Have you ever had the opportunity to get past a prejudice you never knew you were carrying?
I had such a lovely experience doing that yesterday. A woman was walking towards me as I strolled by Lake Chapala in Ajijic, Mexico, and, matching my pace, she asked me if I thought peace was possible in the world.
If you ever ask me a question like that, be prepared for a lengthy lecture as I stand on my soapbox and preach the gospel of Scott Grace.
I loved answering her question with my homespun blend of “Yes, there is already peace on earth, and it has begun with me.”, as well as some optimism about how slowly and gradually war is fading in popularity and eventually will end as a means to problem-solving, but probably not in my lifetime.

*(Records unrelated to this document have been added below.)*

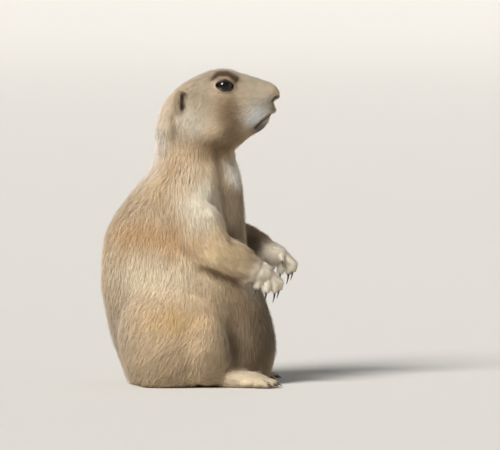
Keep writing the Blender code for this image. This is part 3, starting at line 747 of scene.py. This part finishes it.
# The coat
def lie_of(points, normals):
    """The way the coat lies at points, along the skin."""
    nose_front = EYE_LINE + HEAD_AXIS * 44 - UP * 6
    from_nose = points - nose_front
    reach = np.linalg.norm(from_nose, axis=1, keepdims=True)
    face_flow = unit(from_nose / reach - HEAD_AXIS * 0.5)
    down = np.tile(np.array([-0.10, 0.0, -1.0]), (len(points), 1))
    down[:, 0] -= 0.5 * smoothstep(80, 25, points[:, 2]) * smoothstep(40, -20, points[:, 0])
    head = head_share(points)[:, None] * smoothstep(78, 44, reach)
    flow = face_flow * head + down * (1 - head)
    for word, side in SIDES:
        chain = (SHOULDERS[word], ELBOWS[word], WRISTS[word], FINGERTIPS[word])
        for i, (start, end) in enumerate(zip(chain, chain[1:])):
            distance, along = segment_distance(points, start, end)
            share = smoothstep(24 - 4 * i, 12 - 2 * i, distance) * (points[:, 1] * side > 2)
            if i == 0:
                share = share * smoothstep(0.1, 0.7, along)
            flow += (unit(end - start) - flow) * share[:, None]
        low, high = box_mm(f"{word}_foot")
        foot = (points[:, 2] < 15) & (points[:, 0] > 0) & (points[:, 1] > low[1]) & (points[:, 1] < high[1])
        flow[foot] = (1.0, 0, -0.1)
    for start, end in zip(TAIL_RUN, TAIL_RUN[1:]):
        share = smoothstep(16, 9, segment_distance(points, start, end)[0]) * (points[:, 2] < 20)
        flow += (unit(end - start) - flow) * share[:, None]
    ruffle = wander(points, 26, 6)[:, None] * np.cross(normals, flow) * 0.18
    flow = flow + ruffle
    return unit(flow - normals * np.sum(flow * normals, axis=1, keepdims=True))


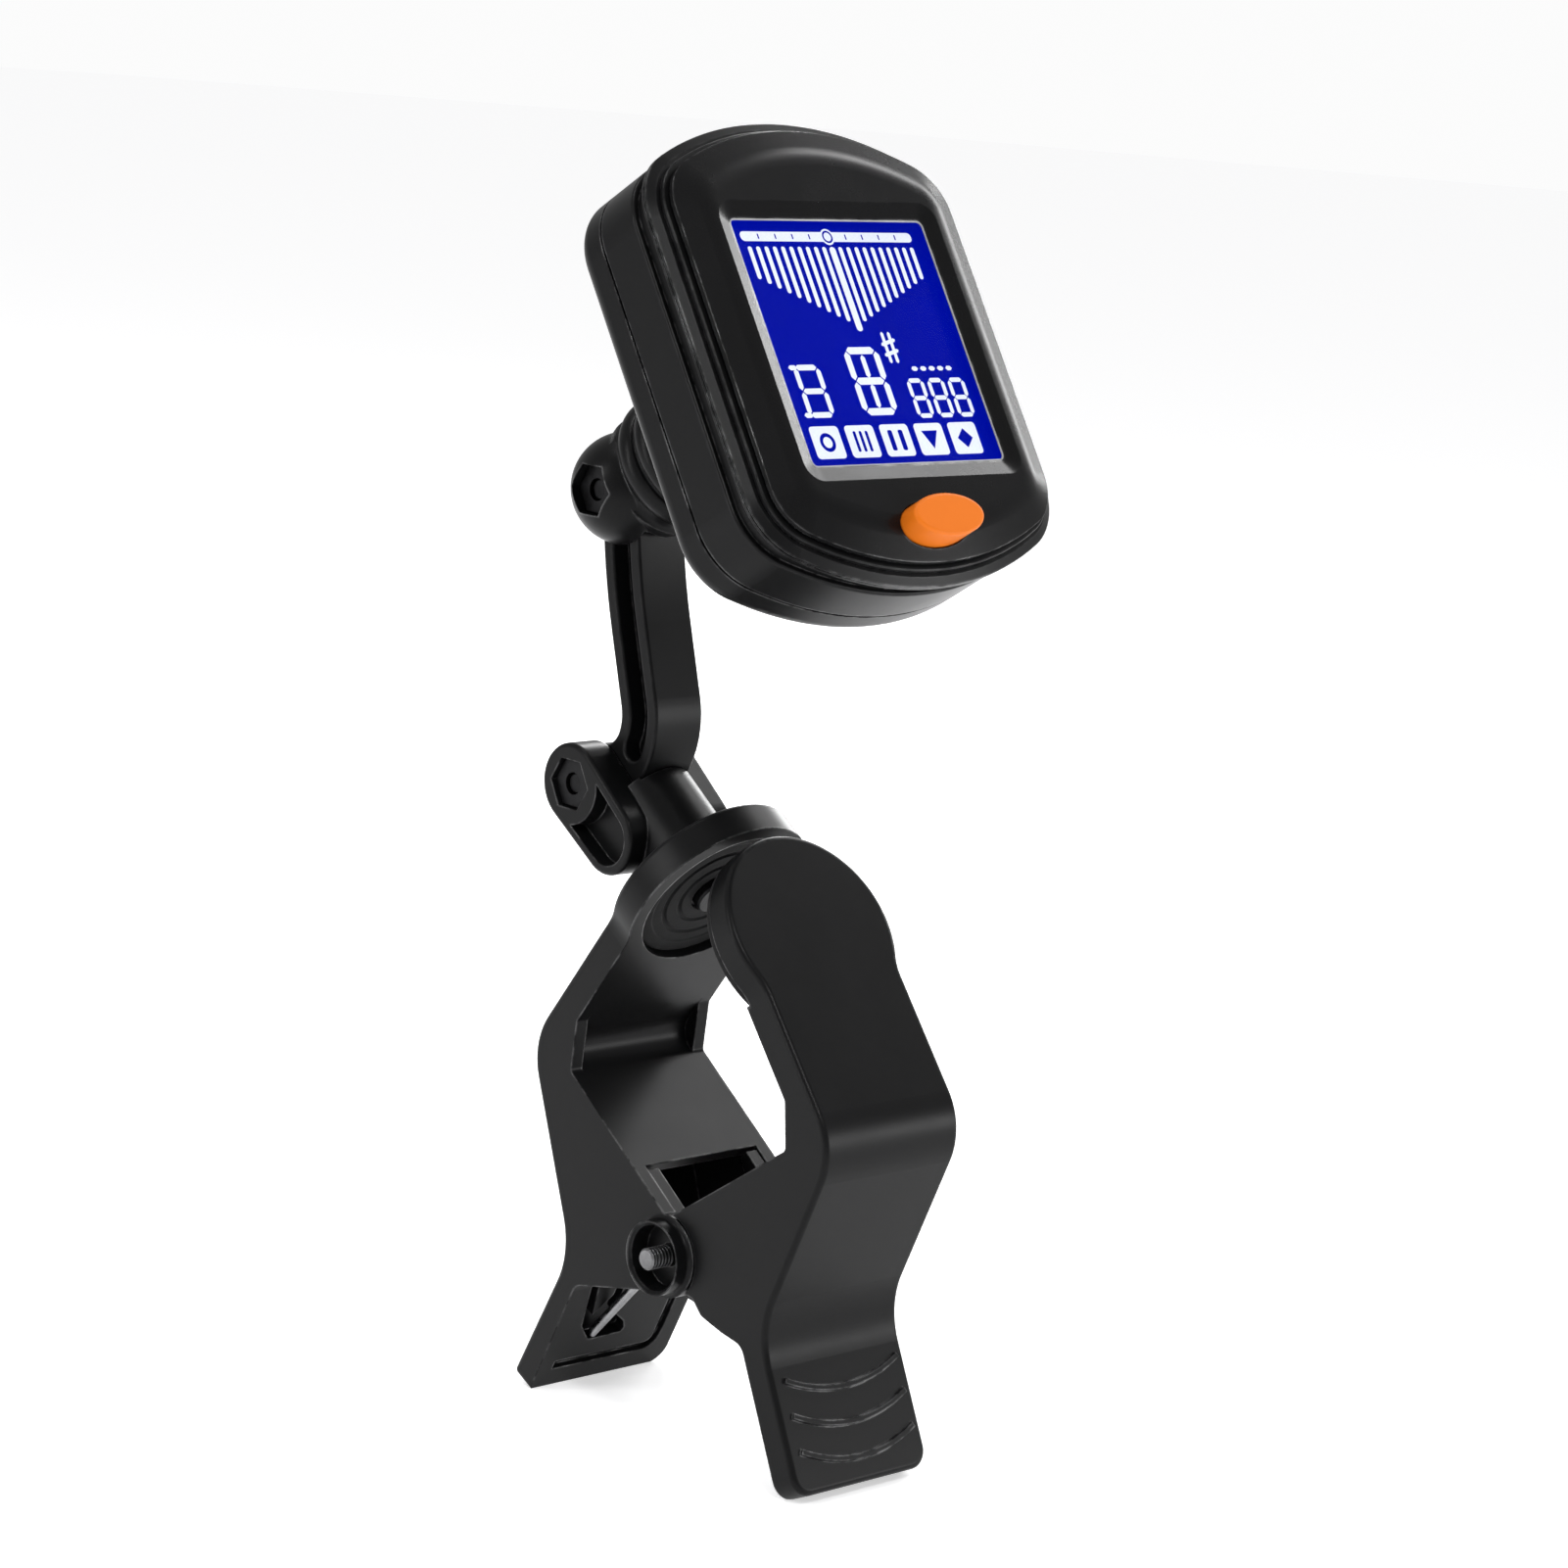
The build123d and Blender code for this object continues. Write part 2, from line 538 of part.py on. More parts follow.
def make_front_housing():
    shell = slab(head_outline(SHELL_STEP), PART_N, STEP_N)
    body = head_rim() + fillet(shell.edges().group_by(Axis.Z)[-1], 0.35)
    body -= slab(head_outline(-1.6), PART_N, BAND_N)
    body -= slab(Pos(0, BUTTON_U) * Ellipse(5.8, 3.0), -2.3, BAND_N + 0.1)
    for x in (-15.4, 15.4):
        for y in (-17.4, 17.4):
            post = slab(Pos(x, y) * Circle(2.1), PART_N, -6.1)
            body += post & slab(head_outline(-1.0), PART_N, -6.1)
            body -= slab(Pos(x, y) * Circle(0.85), PART_N - 1, -6.6)
    return placed_head(body)


def make_rear_housing():
    body = slab(head_outline(SHELL_STEP), BACK_N, PART_N - 0.05)
    body = fillet(body.edges().group_by(Axis.Z)[0], 2.0)
    body -= slab(head_outline(SHELL_STEP - 1.6), BACK_N + 1.6, PART_N)
    body -= slab(head_outline(SHELL_STEP), -10.9, PART_N) - slab(
        head_outline(SHELL_STEP - 0.3), -10.9, PART_N)
    body += Pos(0, SWIVEL_U, BACK_N) * extrude(Circle(10.2), amount=-0.9)
    body += Pos(0, SWIVEL_U, BACK_N + 1.5) * extrude(Circle(8.2), amount=1.1)
    body -= Pos(0, SWIVEL_U, BACK_N - 1) * extrude(Circle(5.05), amount=4)
    for x in (-15.4, 15.4):
        for y in (-17.4, 17.4):
            body += slab(Pos(x, y) * Circle(2.8), BACK_N + 1, PART_N - 0.05)
            body -= slab(Pos(x, y) * Circle(1.1), BACK_N - 1, PART_N)
            body -= slab(Pos(x, y) * Circle(2.1), BACK_N - 1, -13.0)
    body -= slab(Pos(0, DOOR_U) * RectangleRounded(DOOR_W, DOOR_H, 1.5), BACK_N - 1, BACK_N + 0.8)
    body -= slab(Pos(0, DOOR_U) * RectangleRounded(DOOR_W - 2, DOOR_H - 2, 1), BACK_N - 1, -13)
    return placed_head(body)


def make_battery_door():
    body = slab(Pos(0, DOOR_U) * RectangleRounded(DOOR_W - 0.2, DOOR_H - 0.2, 1.4), BACK_N, BACK_N + 0.75)
    body += slab(Pos(0, DOOR_U) * RectangleRounded(DOOR_W - 2.3, DOOR_H - 2.3, 0.9), BACK_N, BACK_N + 1.6)
    for i in range(4):
        groove = Pos(0, DOOR_U - 2.4 + 1.6 * i) * Rectangle(10, 0.6)
        body -= slab(groove, BACK_N, BACK_N + 0.3)
    return placed_head(body)


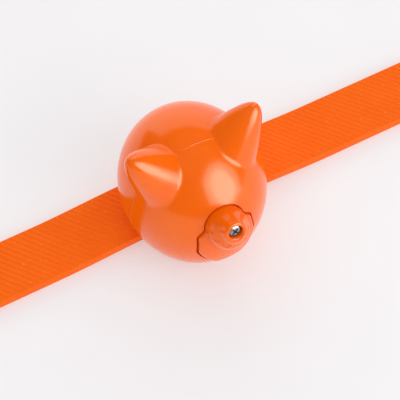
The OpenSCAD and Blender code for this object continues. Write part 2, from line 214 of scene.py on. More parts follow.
def domed_solid(name, pole, rings, far_pole, flip=False):
    """A closed solid through rings of points, with a point at each end."""
    points = np.concatenate([pole] + rings + [far_pole])
    columns = len(rings[0])
    last = len(points) - 1
    faces = grid_faces(len(rings), columns, flip, 1)
    for j in range(columns):
        k = (j + 1) % columns
        fans = [[0, 1 + k, 1 + j], [last, last - columns + j, last - columns + k]]
        faces += [fan[::-1] for fan in fans] if flip else fans
    return make_mesh(name, points, faces)


def circle(sides):
    """Unit (across, along) points evenly round a circle."""
    turns = np.radians(np.arange(sides) * 360 / sides)
    return np.column_stack([np.cos(turns), np.sin(turns)])


def boolean(target, cutter, operation):
    """Joins, cuts or trims target by cutter, applies the result and drops the cutter."""
    step = target.modifiers.new("boolean", "BOOLEAN")
    step.operation = operation
    step.object = cutter
    step.solver = "MANIFOLD"
    graph = bpy.context.evaluated_depsgraph_get()
    result = bpy.data.meshes.new_from_object(target.evaluated_get(graph))
    target.modifiers.clear()
    old = target.data
    target.data = result
    bpy.data.meshes.remove(old)
    bpy.data.objects.remove(cutter)
    return target


def copy_node(name, new_name):
    """A loose copy of a CAD node's mesh, its shared corners welded."""
    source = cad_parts[name]
    mesh = source.data.copy()
    mesh.transform(source.matrix_world)
    work = bmesh.new()
    work.from_mesh(mesh)
    bmesh.ops.remove_doubles(work, verts=work.verts, dist=1e-6)
    work.to_mesh(mesh)
    work.free()
    mesh.materials.clear()
    piece = bpy.data.objects.new(new_name, mesh)
    bpy.context.scene.collection.objects.link(piece)
    return piece


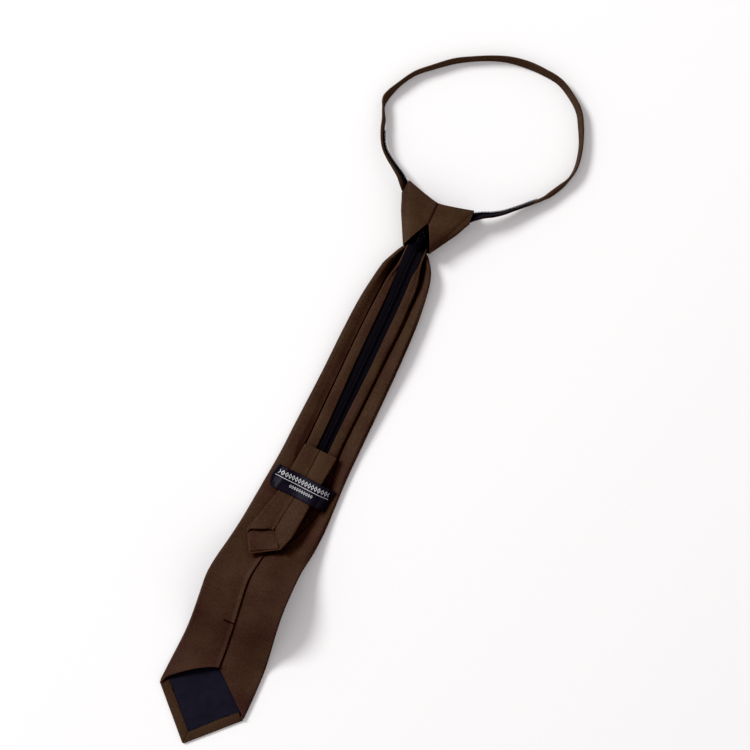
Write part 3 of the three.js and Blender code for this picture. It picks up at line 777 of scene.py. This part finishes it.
def blade_row(at):
    """A row of the blade's cloth, with its flaps pressed down beside the placket
    and the left one lying over the right where they meet."""
    middle, half, bend, radius = blade_form(at)
    high = CLOTH * 1.5 + LAYER_GAP
    meet = step(0.60, 0.64, at)

    def on_flap(x):
        return radius * math.asin(min(max((x - middle) / (radius - high), -0.99), 0.99))

    overlap = FLAP_LAP * meet
    left_end = on_flap(-read(BLADE_ROWS, "flap_left", at) * BLADE_HALF + overlap)
    right_end = on_flap(read(BLADE_ROWS, "flap_right", at) * BLADE_HALF - overlap * 0.5)
    half_arc = radius * bend
    s, h, flap, edge, cloth = folded_strip(
        half_arc, CLOTH, LAYER_GAP, left_end, right_end, flap_steps=34, front_steps=30,
    )
    left_side = np.arange(len(s)) < len(s) / 2
    growth = min(max((at - 0.9) / 0.1, 0.0), 1.0) ** 1.4
    shift = pointed_shift(s / half_arc, flap, TIP_SHARE, TIP_LENGTH, FLAP_RISE, growth)
    from_left = np.clip(1 + s / half_arc, 0, 1)
    bow = growth * FLAP_RISE * FLAP_BOW * 4 * from_left * (1 - from_left)
    y = -at * BLADE_REACH + (shift + bow * flap * left_side)

    # The flaps are rolled down at their edges, and open as a mouth at the tip
    opened = step(0.44, 0.52, at) * ~left_side
    roll = (1 - smooth(0, 7 + 4 * opened, edge)) * flap
    meets = np.where(left_side, meet, smooth(0.68, 0.70, at))
    pressed = (1.15 + 0.35 * opened) * roll * (1 - meets)
    lapped = np.where(left_side, 1.7, -1.2) * (1 - smooth(0, 4, edge)) * flap * meets
    mouth = step(0.93, 1.0, at)
    out = np.clip(np.abs(s) / half_arc, 0, 1)
    belly, apex = np.sin(np.pi * out), (1 - out) ** 2
    lapped += mouth * np.where(left_side, 3.8 * belly + 2.0 * apex, 0.4 * belly + 1.4 * apex) * flap

    # Soft waves over the flaps
    pressed_x = middle + (radius - h) * np.sin(s / radius)
    ripple = 0.22 * np.sin(y / 13 + pressed_x / 9) + 0.18 * np.sin(y / 29 - pressed_x / 12 + 1.3)
    puff = np.where(left_side, 0.8, 1.3) * np.sin(np.pi * smooth(0, half, edge) ** 0.8) + ripple
    room = step(0.07, 0.12, at) * (1 - mouth)
    h = h - pressed + lapped + puff * flap * room * smooth(0, 6, edge)
    lift = np.array([blade_lift(value) for value in y])
    x = middle + (radius - h) * np.sin(s / radius)
    z = lift + radius - (radius - h) * np.cos(s / radius)
    return np.stack([x, y, z], axis=1), np.stack([cloth, y], axis=1)


def blade_neck_row(y):
    """A row of the blade inside the knot, as wide as the knot's foot lets it be."""
    first = BLADE_ROWS["at"][0]
    middle, half, _, _ = blade_form(first)
    room = KNOT_FOOT_WIDTH / 2 - CLOTH - 2 * CLEAR
    points, uv = blade_row(first)
    points[:, 0] = KNOT_SHIFT + (points[:, 0] - middle) * room / half
    points[:, 1] = uv[:, 1] = y
    return points, uv


def rows_to_grid(rows):
    return np.array([row[0] for row in rows]), np.array([row[1] for row in rows])


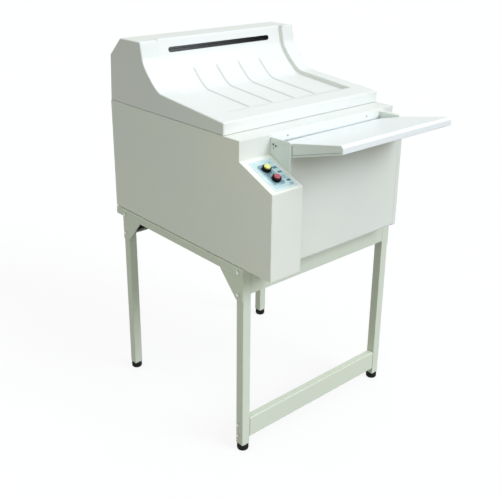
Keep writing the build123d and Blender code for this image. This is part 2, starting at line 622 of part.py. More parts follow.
WORM_R = 9.0
roller("feed_roller_lower", FEED_Y, FEED_Z0, 10.0, gear=10.0, wheel=FEED_Z0 - SHAFT_Z - WORM_R - 0.5)
roller("feed_roller_upper", FEED_Y, FEED_Z1, 10.0, gear=10.0)
for name, y0 in TANKS:
    yc = y0 + TANK_L / 2
    roller(f"{name}_top_roller", yc, TOP_Z, 12.5, gear=12.2, wheel=TOP_Z - SHAFT_Z - WORM_R - 0.5)
    roller(f"{name}_drum", yc, DRUM_Z, 40.0, gear=40.2, hollow=34.0)
roller("exit_roller_lower", EXIT_Y, EXIT_Z0, 9.6, gear=9.6)
roller("exit_roller_upper", EXIT_Y, EXIT_Z1, 9.6, gear=9.6)

# worm shaft along the left of the tanks, coupled to the gear motor behind it
SY0, SY1 = 128.0, 560.0
shaft = CY(SY0, 576.0, SHAFT_X, SHAFT_Z, 6.0)
for yc in (FEED_Y,) + tuple(y0 + TANK_L / 2 for _, y0 in TANKS):
    w = CY(yc - 13, yc + 13, SHAFT_X, SHAFT_Z, WORM_R)
    for k in range(6):
        yy = yc - 11 + 4.4 * k
        w -= CY(yy - 0.9, yy + 0.9, SHAFT_X, SHAFT_Z, WORM_R + 1) - CY(yy - 0.9, yy + 0.9, SHAFT_X, SHAFT_Z, WORM_R - 1.4)
    shaft += w
shaft += CY(548.0, SY1, SHAFT_X, SHAFT_Z, 11.0)
save("drive_shaft", shaft)

blk = []
for y in (194.0, 280.0, 406.0):
    s = B(52, 78, y, y + 6, 850, 871) - CY(y - 1, y + 7, SHAFT_X, SHAFT_Z, 6.0 + RUN)
    blk.append(s)
bushes += blk

motor = CY(562.0, 650.0, SHAFT_X, SHAFT_Z, 28.0)
motor += B(SHAFT_X - 26, SHAFT_X + 26, 562.0, 590.0, SHAFT_Z - 30, SHAFT_Z + 30)
motor += B(SHAFT_X - 20, SHAFT_X + 20, 600.0, 640.0, ZB + SH, SHAFT_Z - 24)
motor -= CY(561.0, 578.0, SHAFT_X, SHAFT_Z, 6.0 + RUN)
save("drive_motor", motor)

# dryer: sheet duct round the film path, with the exit roller bearings in its sides
DP = [(586, ZB + SH), (656, ZB + SH), (656, 1060), (640, 1109), (614, 1109), (600, 1078), (586, 1050)]
duct = PX(DP, *PLATE_L) + PX(DP, *PLATE_R)
duct += B(100, 500, 586, 588, 720, 1050) + B(100, 500, 654, 656, ZB + SH, 1056)
duct += B(100, 500, 588, 654, ZB + SH, ZB + 2 * SH)
for rng in (PLATE_L, PLATE_R):
    for z in (EXIT_Z0, EXIT_Z1):
        duct -= CX(rng[0] - 1, rng[1] + 1, EXIT_Y, z, BUSH_R)
        bushes.append(bush(rng[0], rng[1], EXIT_Y, z))
duct -= B(110, 490, 585, 589, 893, 915)
duct -= B(240, 360, 653, 657, 770, 870)
FAN_Y, FAN_Z = 620.0, 650.0
duct -= CX(95, 101, FAN_Y, FAN_Z, BUSH_R)
duct -= CX(499, 505, FAN_Y, FAN_Z, 8.0)
bushes.append(bush(96, 100, FAN_Y, FAN_Z))
save("dryer_duct", duct)
save("bearings", bushes)

# cross-flow dryer fan: end discs joined by blades round a shaft
fan = CX(94.0, 518.0, FAN_Y, FAN_Z, SHAFT_R)
for xa in (106.0, 236.0, 366.0, 491.0):
    fan += CX(xa, xa + 3, FAN_Y, FAN_Z, 26.0)
for k in range(12):
    a = 30.0 * k
    blade = Pos(300, FAN_Y, FAN_Z) * Rot(a, 0, 0) * Pos(0, 0, 21.5) * Rot(25, 0, 0) * Box(388, 1.6, 9.0)
    fan += blade
save("dryer_fan", fan)
fm = CX(506.0, 566.0, FAN_Y, FAN_Z, 24.0) + B(504.0, 510.0, FAN_Y - 28, FAN_Y + 28, FAN_Z - 28, FAN_Z + 28)
fm += B(515.0, 560.0, FAN_Y - 16, FAN_Y + 16, ZB + SH, FAN_Z - 20)
fm -= CX(503.0, 520.0, FAN_Y, FAN_Z, SHAFT_R + RUN)
save("fan_motor", fm)

heater = []
for z in (740.0, 760.0):
    h = CX(100.0, 500.0, 621.0, z, 4.0)
    for k in range(24):
        h += CX(112 + 16 * k, 113.2 + 16 * k, 621.0, z, 9.0)
    heater.append(h)
save("dryer_heater", heater)

pumps = []
for y in (240.0, 380.0):
    p = CZ(ZB + SH, 625.0, 560.0, y, 32.0) + CZ(625.0, 700.0, 560.0, y, 26.0)
    p += CX(500.0, 560.0, y, 604.0, 8.0) + CZ(604.0, 700.0, 500.0, y, 8.0)
    p += B(530.0, 536.0, y - 20, y + 20, 640.0, 690.0)
    pumps.append(p)
save("recirculation_pumps", pumps)

board = B(8.0, 9.6, 12.0, 112.0, 610.0, 770.0)
for y, z in ((20, 620), (80, 620), (20, 750), (80, 750)):
    board += B(SH, 8.0, y, y + 6, z, z + 6)
for y0, y1, z0, z1, h in ((20, 50, 640, 680, 14), (60, 100, 640, 690, 22), (20, 60, 700, 740, 10), (70, 100, 705, 745, 16)):
    board += B(9.6, 9.6 + h, y0, y1, z0, z1)
save("control_board", board)
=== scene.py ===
import math

import bmesh
import bpy
from mathutils import Matrix, Vector


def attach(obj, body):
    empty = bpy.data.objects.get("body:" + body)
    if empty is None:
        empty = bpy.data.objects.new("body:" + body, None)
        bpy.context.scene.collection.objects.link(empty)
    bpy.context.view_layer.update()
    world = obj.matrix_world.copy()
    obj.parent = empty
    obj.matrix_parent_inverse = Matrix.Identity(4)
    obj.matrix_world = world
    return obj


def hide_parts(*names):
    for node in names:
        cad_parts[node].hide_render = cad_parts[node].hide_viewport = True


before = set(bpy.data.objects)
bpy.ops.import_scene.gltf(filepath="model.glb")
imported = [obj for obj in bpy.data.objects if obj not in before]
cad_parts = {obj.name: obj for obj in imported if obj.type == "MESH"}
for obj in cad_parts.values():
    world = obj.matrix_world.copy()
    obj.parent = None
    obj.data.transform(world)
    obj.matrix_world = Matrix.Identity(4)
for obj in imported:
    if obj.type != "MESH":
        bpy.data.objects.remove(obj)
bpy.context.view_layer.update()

# Working coordinates are millimetres: X from the left side of the body, Y from the
# front of the console to the rear, Z up from the floor. K() turns them into metres
# in the row frame.
XC, YC = 300.0, 318.5


def K(p):
    return ((p[0] - XC) / 1000.0, (p[1] - YC) / 1000.0, p[2] / 1000.0)


# ------------------------------------------------------------------ mesh kit
def round_poly(pts, radii, seg=4):
    """2-D polygon with its corners rounded; radii is one number or one per corner."""
    n = len(pts)
    if not isinstance(radii, (list, tuple)):
        radii = [radii] * n
    out = []
    for i in range(n):
        p, a, b = Vector(pts[i]), Vector(pts[i - 1]), Vector(pts[(i + 1) % n])
        r = radii[i]
        if r <= 0:
            out.append(tuple(p))
            continue
        u, v = (a - p).normalized(), (b - p).normalized()
        ang = u.angle(v)
        t = min(r / math.tan(ang / 2), (a - p).length * 0.49, (b - p).length * 0.49)
        r = t * math.tan(ang / 2)
        c = p + (u + v).normalized() * (r / math.sin(ang / 2))
        s, e = p + u * t - c, p + v * t - c
        a0, a1 = math.atan2(s.y, s.x), math.atan2(e.y, e.x)
        d = (a1 - a0 + math.pi) % (2 * math.pi) - math.pi
        for k in range(seg + 1):
            w = a0 + d * k / seg
            out.append((c.x + r * math.cos(w), c.y + r * math.sin(w)))
    return out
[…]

I told her that I believed that my daughter and her generation will carry the torch and take the peace movement further.
I ended my sermon by quoting President Eisenhower, “One day the people of the world will want peace so much that the governments are going to have to step out of the way and let them have it.”
She then launched into a sermon of her own. It turned out that she was a Jehovah’s Witness.
When I realized I was talking to someone that I pre-judged as having been steeped in dogma doo-doo and never bothered to scrape it off, I tensed up and started planning for a gracious and probably not quite honest exit strategy. (I’m so sorry, I just remembered I have an appointment.)
As she launched into her well-prepared lecture, I fantasized about trying to ‘correct’ her thinking, and what I might say to her to influence and change her. I was on automatic pilot, getting defensive, preparing an elaborate and intelligent defense.
It’s ironic that I deeply long for more people to stop taking sides when there is a war going on, and respond with compassion to the suffering that war creates on both sides.
And here I was taking sides with a sister, bracing for a fight or a flight, ready to launch into a verbal attack. Like all attacks, whether by countries or in relationships, it was already justified by my ego as self-defense.
As I became aware that in my mind I had already reacted in such a way that I was contributing to war on the planet, I decided to practice moving past my defense plan and actually listen to her, really listen to her, as if I had no prior experience with Jehovah’s Witnesses. I was feeling my way into a heart connection with a fellow human being I shared the planet with.
It wasn’t easy, at first. But I stayed with it, breathed deeply, and gradually began to lower my Personal Pentagon and feel where she was coming from.
I realized that she had found someone that worked for her, and that she and I actually had some points of agreement. I focused on what we had in common, and we ended our time together with mutual respect and, dare I say it, a sense that a friendship was possible.
We made plans the next time we saw each other to do some singing together when I had my guitar, which is quite often.
I do know some songs with Jesus lyrics and even some Bible quotes.
As I learn to value connection over correction, life gets sweeter every day.
Yes, there is already plenty of peace on earth. It’s not reported by the media, because it doesn’t sell papers. But it is making headlines in my heart, my mind, and my nervous system.
THIS JUST IN! Peace breaks out on earth, and it started with me.